Not only did I notice the impacts of this practice in my own literacy development, but I learned later that the threefold practice of seeing, saying, and writing is scientifically proven to help our brains recognize spelling patterns that strengthen our reading skills.

When you practice spelling with your child, you can incorporate digraphs and blends by creating spelling lists focused on each skill.

But we are way too busy, right? Think about it this way. You spend up to five minutes writing a list of age-appropriate words once a week. That will give you up to 20 minutes, or five nights a week of undisturbed silence as your kid learns. Sounds like a win in my book!

literacy skills

Photo credit: Asian Development Bank Flickr via Compfightcc

Fluency (First grade+)

Hearing a child stumble over sentences can be so hard and bring feelings of frustration. Now, if I feel that as the listener, think of how the reader may feel. It’s okay though. Practice and patience make perfect. 

Sometimes it isn’t always about getting through the entire book as much as it is reading it at a good pace, reading with accuracy, and expressing emotion as if you are reading through the eyes of the character. 
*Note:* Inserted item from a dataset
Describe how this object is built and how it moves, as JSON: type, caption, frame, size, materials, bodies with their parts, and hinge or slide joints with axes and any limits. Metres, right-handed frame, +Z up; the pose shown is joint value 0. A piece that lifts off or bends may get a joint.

One of students’ favorite tasks in the Reading Partners program is what I like to call “beating their high score.” 

Get excited while doing this! It will flow into your kiddo’s effort. We set a one-minute timer and the student reads as many words as they can from a passage or book. If they mess up a word, you can restate the word correctly, ask them to repeat the word, and then have them start the sentence again. Then, count the words read and do it again to see if they can beat their high score. Reading the same text or passage several times helps kids read faster and more accurately the next time—building fluency and confidence along the way!

When we take everyday life moments, we have the opportunity to teach reading in the moment. Finding time will take practice and knowing where to start can help you find the time.